First, a note about the special case:

a=['A','C','D','E']
b=['A','B','D','F']
c=joinListsOrdered(a,b)

in my case I do not have any problem: ['A','B','C','D','E','F'] is as good as ['A','C','B','D','F','E'] . The only validation condition I want is: the order of elements in c respects the order in a and b separately, ie [el for el in c if el in a] is element-wise equal to a (and equivalently to b ). I also think this is the only reasonable stance on this problem without further information about the problem.

This translate in saying: the focus is about the common elements ( ['A', 'D'] ).

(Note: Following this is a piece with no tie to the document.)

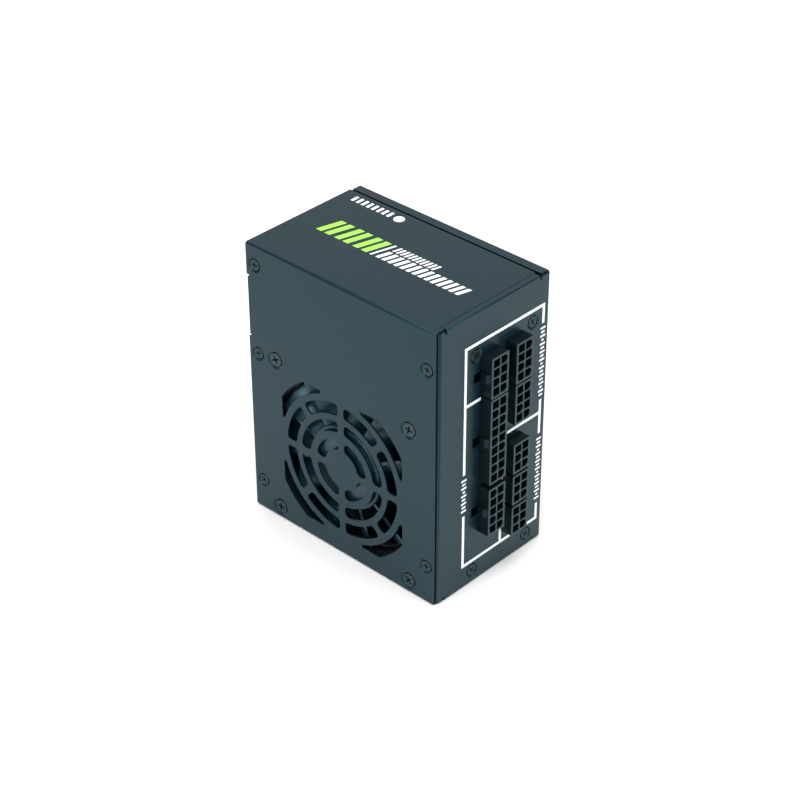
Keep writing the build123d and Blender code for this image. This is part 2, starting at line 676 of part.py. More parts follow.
def make_main_board():
    board = soften(block(-46.0, 39.4, BOARD_Y, BOARD_Y + BOARD_THICK, 3.0, 121.5), Axis.Y, 1.0)
    return board - board_holes(BOARD_Y - 1, BOARD_Y + BOARD_THICK + 1, SMALL_SHANK_R + 0.1)


def make_insulation_sheet():
    sheet = block(-47.0, 41.0, REAR_Y - SHEET - 0.4, REAR_Y - SHEET, 2.4, 122.6)
    return sheet - board_holes(REAR_Y - 3, REAR_Y, 3.2)


def make_standoffs():
    posts = []
    hole_r = SMALL_SHANK_R + SHANK_GAP
    for x, z in STANDOFFS:
        post = cone_y(x, z, BOARD_Y + BOARD_THICK, 2.6, REAR_Y - SHEET, 2.6)
        posts.append(post - cone_y(x, z, BOARD_Y, hole_r, REAR_Y - 2.2, hole_r))
    return posts


def make_toroid(x, z, outer, inner, height, lift):
    core = can_on_board(x, z, outer, height, lift) - can_on_board(x, z, inner, height + 2, lift - 1)
    return fillet(core.edges(), 0.8)


def make_toroid_windings(x, z, outer, inner, height, lift, turns, span):
    """Two groups of round wire turns about a ring core, as separate solids."""
    wire_r = 0.75
    middle_y = BOARD_Y - lift - height / 2
    half_h = height / 2 + wire_r
    mean = (outer + inner) / 2
    half_w = (outer - inner) / 2 + wire_r + 0.12
    turns_made = []
    loop_out = RectangleRounded(2 * (half_w + wire_r), 2 * (half_h + wire_r), 1.6)
    loop_in = RectangleRounded(2 * (half_w - wire_r), 2 * (half_h - wire_r), 0.3)
    one_turn = extrude(loop_out - loop_in, wire_r, both=True)
    for start in (-90 - span / 2, 90 - span / 2):
        for index in range(turns):
            angle = start + span * index / (turns - 1)
            place = Pos(x, middle_y, z) * Rot(0, angle, 0) * Pos(mean, 0, 0)
            turns_made.append(place * one_turn)
    return turns_made


CHOKES = [(-7.0, 111.0), (-12.0, 89.0)]
PFC_CHOKE = (-28.0, 23.0)
BULK_CAP = (-16.0, 62.0, 15.0, 34.0)


def make_bulk_capacitor():
    x, z, radius, height = BULK_CAP
    can = can_on_board(x, z, radius, height)
    can = fillet(can.edges(), 1.2)
    top = BOARD_Y - height
    groove = cone_y(x, z, top - 1, radius - 2.6, top + 0.35, radius - 2.6)
    return can - (groove - cone_y(x, z, top - 2, radius - 3.2, top + 1, radius - 3.2))


def make_output_capacitors():
    cans = []
    for index in range(8):
        can = can_on_board(33.4, 12.0 + 9.0 * index, 3.9, 16.0)
        cans.append(fillet(can.edges(), 0.5))
    return cans


def make_finned_plate(x, z0, z1, height, fins):
    """Upright plate along Z with short fins on its +X side."""
    plate = block(x, x + 2.5, BOARD_Y - height, BOARD_Y, z0, z1)
    for index in range(fins):
        y = BOARD_Y - height + 1.0 + index * 3.4
        plate += block(x + 2.5, x + 4.7, y, y + 1.2, z0, z1)
    return plate


def make_heatsinks():
    """Bridge, primary and output heatsinks."""
    bridge = make_finned_plate(-37.4, 40.0, 66.0, 30.0, 6)
    primary = make_finned_plate(2.0, 10.0, 40.0, 32.0, 0)
    output = block(14.0, 34.0, BOARD_Y - 28.0, BOARD_Y, 80.2, 82.7)
    return [bridge, primary, output]


def make_primary_transistors():
    bodies = []
    for index in range(3):
        z = 17.0 + 12.0 * index
        body = block(-2.5, 2.0, BOARD_Y - 24.0, BOARD_Y - 8.0, z - 5.0, z + 5.0)
        body = chamfer(body.faces().sort_by(Axis.X)[0].edges(), 0.6)
        for offset in (-2.54, 0, 2.54):
            body += block(-0.6, 0.0, BOARD_Y - 8.5, BOARD_Y, z + offset - 0.45, z + offset + 0.45)
        bodies.append(body)
    return bodies


def make_bridge_rectifier():
    body = block(-41.0, -37.4, BOARD_Y - 22.0, BOARD_Y - 4.0, 42.0, 63.0)
    body = soften(body, Axis.X, 1.0)
    for index in range(4):
        z = 45.0 + 5.0 * index
        body += block(-39.6, -38.8, BOARD_Y - 4.5, BOARD_Y, z - 0.6, z + 0.6)
    return body


def make_main_transformer_core():
    x, z = 17.5, 58.0
    halves = on_board(x, z, 22.0, 32.0, 24.0, 3.0)
    window = block(x - 12, x + 12, BOARD_Y - 22.5, BOARD_Y - 7.5, z - 11.0, z + 11.0)
    leg = cone_y(x, z, BOARD_Y - 23.0, 6.5, BOARD_Y - 7.0, 6.5)
    return soften(halves - window + leg, Axis.Z, 0.6)


def make_main_transformer_winding():
    x, z = 17.5, 58.0
    coil = cone_y(x, z, BOARD_Y - 22.5, 10.8, BOARD_Y - 7.5, 10.8)
    coil -= cone_y(x, z, BOARD_Y - 24, 6.5, BOARD_Y - 6, 6.5)
    return fillet(coil.edges(), 0.5)


def make_main_transformer_bobbin():
    """Foot plate with two rows of pins under the core."""
    foot = on_board(17.5, 58.0, 22.0, 34.0, 2.0, 1.0)
    for index in range(6):
        z = 45.5 + 5.0 * index
        for x in (8.5, 26.5):
            foot += block(x - 0.4, x + 0.4, BOARD_Y - 1.5, BOARD_Y, z - 0.4, z + 0.4)
    return foot


def make_standby_transformer():
    core = on_board(11.0, 101.0, 15.0, 13.0, 4.0, 9.5) + on_board(11.0, 101.0, 15.0, 13.0, 3.0, 1.0)
    core += on_board(5.2, 101.0, 3.4, 5.0, 12.0, 1.0) + on_board(16.8, 101.0, 3.4, 5.0, 12.0, 1.0)
    core += on_board(11.0, 101.0, 8.0, 10.0, 12.0, 1.0)
    for x in (5.0, 17.0):
        for z in (96.0, 106.0):
            core += block(x - 0.4, x + 0.4, BOARD_Y - 1.5, BOARD_Y, z - 0.4, z + 0.4)
    return soften(core, Axis.Y, 0.3)


def standing_disc(x, z, radius, thick):
    """Coated disc on two legs, its faces across Z."""
    y = BOARD_Y - 2.5 - radius
    body = Pos(x, y, z) * Cylinder(radius, thick)
    body = fillet(body.edges(), thick * 0.35)
    for side in (-1, 1):
        leg_x = x + side * 2.5
        body += block(leg_x - 0.35, leg_x + 0.35, y + 2.0, BOARD_Y, z - 0.35, z + 0.35)
    return body


def make_upright_board(x0, x1, z, height, chips):
    """Small circuit board standing on the main board, with chips on both faces."""
    board = block(x0, x1, BOARD_Y - height, BOARD_Y, z - 0.6, z + 0.6)
    for index in range(chips):
        x = x0 + (index + 0.5) * (x1 - x0) / chips
        board += block(x - 2.0, x + 2.0, BOARD_Y - height + 4, BOARD_Y - height + 9, z - 1.7, z + 1.7)
        board += block(x - 1.2, x + 1.2, BOARD_Y - height + 12, BOARD_Y - height + 14, z - 1.2, z + 1.2)
    return board


def make_fuse():
    x, z = -38.0, 99.0
    y = BOARD_Y - 3.4
    tube = Pos(x, y, z) * Cylinder(2.3, 16.0)
    for side in (-1, 1):
        tube += Pos(x, y, z + side * 7.5) * Cylinder(2.7, 5.0)
        leg_z = z + side * 8.0
        tube += block(x - 0.5, x + 0.5, y + 2.0, BOARD_Y, leg_z - 0.5, leg_z + 0.5)
    return tube


# ---- write every node --------------------------------------------------------------------------
def save_casing():
    save("cover", make_cover())
    save("tray", make_tray())
    head_y = FAN_FACE_Y + HEAD_RECESS
    head_x = SOCKET_X - HEAD_RECESS
    inlet_face = INLET_X - INLET_FLANGE
    small = flat_screw(SMALL_HEAD_R, SMALL_HEAD_H, SMALL_SHANK_R, 6.0)
    large = flat_screw(FAN_HEAD_R, FAN_HEAD_H, FAN_SHANK_R, 10.0)
    inlet_places = [(inlet_face, -INLET_SCREW_Y, INLET_Z), (inlet_face, INLET_SCREW_Y, INLET_Z)]
    save("cover_screws", *driven(small, [(x, head_y, z) for x, z in COVER_SCREWS], (0, -1, 0)))
    save("fan_screws", *driven(large, [(x, head_y, z) for x, z in fan_corners()], (0, -1, 0)))
    save("socket_board_screws", *driven(small, [(head_x, y, z) for y, z in SOCKET_SCREWS], (1, 0, 0)))
    save("inlet_screws", *driven(small, inlet_places, (-1, 0, 0)))


def save_mains_side():
    save("inlet_body", make_inlet_body())
    save("inlet_blades", *make_inlet_pins())
    save("switch_body", make_switch_body())
    save("switch_rocker", make_rocker())
    save("switch_terminals", *make_switch_terminals())
    save("mains_wires", *make_mains_wires())


def save_fan():
    save("fan_frame", make_fan_frame())
    save("fan_impeller", make_impeller())
    save("fan_yoke_ring", FAN_PLACE * ring(17.1, 16.5, 2.6, 11.8))
    save("fan_magnet", FAN_PLACE * ring(16.5, 15.0, 3.4, 11.4))
    save("fan_shaft", FAN_PLACE * disc(SHAFT_R, 1.8, 12.6))
    save("fan_shaft_clip", FAN_PLACE * ring(2.2, SHAFT_R, 11.9, 12.2))
    save("fan_bearing", FAN_PLACE * ring(2.5, SHAFT_R + SHAFT_CLEARANCE, 3.8, 11.6))
    save("fan_stator", make_stator())
    save("fan_coils", *make_stator_coils())
    save("fan_circuit_board", FAN_PLACE * ring(13.6, 3.6, 11.4, 12.4))
    save("fan_lead", *make_fan_lead())
    save("fan_plug", make_fan_plug())
    save("fan_header", make_fan_header())


def save_sockets():
    for name, column, rows, z in CABLE_SOCKETS:
        save(name, make_socket(column, rows, z))
    save("socket_pins", *make_socket_pins())
    save("socket_board", make_socket_board())
    save("socket_board_spacers", *make_socket_spacers())


def save_boards():
    save("main_board", make_main_board())
    save("insulation_sheet", make_insulation_sheet())
    save("board_standoffs", *make_standoffs())
    board_screw = pan_screw(2.75, 1.9, SMALL_SHANK_R, 4.5)
    save("board_screws", *driven(board_screw, [(x, BOARD_Y, z) for x, z in STANDOFFS], (0, -1, 0)))
    save("upright_boards", make_upright_board(14.0, 37.0, 92.0, 25.0, 3),
         make_upright_board(20.5, 37.0, 106.0, 22.0, 2))


def save_mains_components():
    save("mains_fuse", make_fuse())
    save("surge_discs", *[standing_disc(5.0, z, 6.0, 4.0) for z in (83.0, 89.5)])
    save("suppression_capacitors", *[standing_disc(x, 113.0, 3.6, 3.0) for x in (-38.0, -29.0)])
    save("film_capacitors", soften(on_board(-39.5, 77.0, 9.0, 16.0, 13.0), Axis.Y, 0.8),
         soften(on_board(-29.5, 88.5, 8.0, 5.0, 12.0), Axis.Y, 0.8))
    save("choke_cores", *[make_toroid(x, z, 8.0, 4.2, 9.0, 3.0) for x, z in CHOKES])
    save("choke_windings", *[
        turn for x, z in CHOKES for turn in make_toroid_windings(x, z, 8.0, 4.2, 9.0, 3.0, 5, 84)])
    x, z = PFC_CHOKE
    save("boost_choke_core", make_toroid(x, z, 13.5, 7.0, 13.0, 3.0))
    save("boost_choke_winding", *make_toroid_windings(x, z, 13.5, 7.0, 13.0, 3.0, 9, 150))
    save("bridge_rectifier", make_bridge_rectifier())
    save("bulk_capacitor", make_bulk_capacitor())


def save_conversion_components():
    save("heatsinks", *make_heatsinks())
    save("primary_transistors", *make_primary_transistors())
    save("transformer_core", make_main_transformer_core())
    save("transformer_winding", make_main_transformer_winding())
    save("transformer_base", make_main_transformer_bobbin())
    save("standby_transformer", make_standby_transformer())
    save("output_capacitors", *make_output_capacitors())
    save("output_choke_core", make_toroid(17.5, 25.0, 9.0, 4.6, 9.0, 3.0))
    save("output_choke_winding", *make_toroid_windings(17.5, 25.0, 9.0, 4.6, 9.0, 3.0, 6, 110))


os.makedirs("parts", exist_ok=True)
save_casing()
save_mains_side()
save_fan()
save_sockets()
save_boards()
save_mains_components()
save_conversion_components()
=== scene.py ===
import json
import math

import bmesh
import bpy
from mathutils import Matrix, Vector


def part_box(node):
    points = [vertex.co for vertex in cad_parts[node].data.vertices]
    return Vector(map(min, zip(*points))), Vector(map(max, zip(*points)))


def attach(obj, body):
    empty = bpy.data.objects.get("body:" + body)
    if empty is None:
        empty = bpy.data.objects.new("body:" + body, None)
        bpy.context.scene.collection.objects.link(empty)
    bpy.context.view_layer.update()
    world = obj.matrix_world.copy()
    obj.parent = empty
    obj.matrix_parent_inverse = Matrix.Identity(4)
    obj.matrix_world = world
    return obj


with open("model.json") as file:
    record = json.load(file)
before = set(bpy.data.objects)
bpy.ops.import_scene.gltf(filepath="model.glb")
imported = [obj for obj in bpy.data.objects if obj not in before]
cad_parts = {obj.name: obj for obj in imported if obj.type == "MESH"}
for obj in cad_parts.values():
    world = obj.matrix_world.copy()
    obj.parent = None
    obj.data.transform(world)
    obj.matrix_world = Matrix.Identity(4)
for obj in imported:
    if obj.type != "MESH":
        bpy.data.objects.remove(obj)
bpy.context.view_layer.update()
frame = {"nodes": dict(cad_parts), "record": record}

MM = 0.001
SCENE = bpy.context.scene

# ---- places taken from the frame ---------------------------------------------
COVER_LO, COVER_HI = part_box("cover")
TRAY_LO, TRAY_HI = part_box("tray")
SOCKET_FRONT_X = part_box("socket_left_18")[1].x
CASE_CENTRE = Vector((
    (TRAY_LO.x + TRAY_HI.x) / 2,
    (COVER_LO.y + TRAY_HI.y) / 2,
    (COVER_LO.z + COVER_HI.z) / 2,
))


# ---- camera, lights and floor ---------------------------------------------------
CAMERA_AZIMUTH = 43.22
CAMERA_ELEVATION = 33.68
CAMERA_ROLL = -0.14
CAMERA_DISTANCE = 0.8576
CAMERA_AIM_RIGHT = 0.00130
CAMERA_AIM_UP = -0.00295
CAMERA_LENS = 97.4
SENSOR_WIDTH = 36.0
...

If those are in the proper order, everything else, can be easily stuck in the middle. Therefore, this algorithm:

def joinListsOrdered(a,b):
    # Find ORDERED common elements
    order={}
    for i, e in enumerate(a):
        order[e]=i
    commonElements=sorted(set(a) & set(b), key=lambda i: order[i])
    # Cycle on each common element.
    i=0 #index of a
    j=0 #index of b
    c=[]
    for comEl in commonElements:
       while not a[i]==comEl:
           c.append(a[i])
           i=i+1
       while not b[j]==comEl:
           c.append(b[j])
           j=j+1
       c.append(comEl)
       i=i+1;j=j+1
    # Add the eventual residuals after the last common element.
    c=c+a[i:]+b[j:]
    return c

Of course it fails to respect the validation condition if the order in a and b for some common element is different, but in that case the problem does not have a solution.

Answer 6

In the most simple where there is only one element that is different and it's in the same position just a iterate joinly though both strings

newlist = []
for i in range(len(a)):
  if a[i] == b[i]:
    newlist.append(a)
  else:
    newlist.append(a)
    newlist.append(b)

If your lists are more complicate turn one of them into a dictionary first and check against the other when merging.

Answer 7

Use Python's bisect library.

from bisect import insort

a = ['First', 'Third', 'Fourth']
b = ['First', 'Second', 'Fourth']
for entry in b:
    insort(entry, a)

unique = Set(a)
print unique

Note: obviously, the Strings won't compare in order properly, you'll probably want to use a dictionary for that!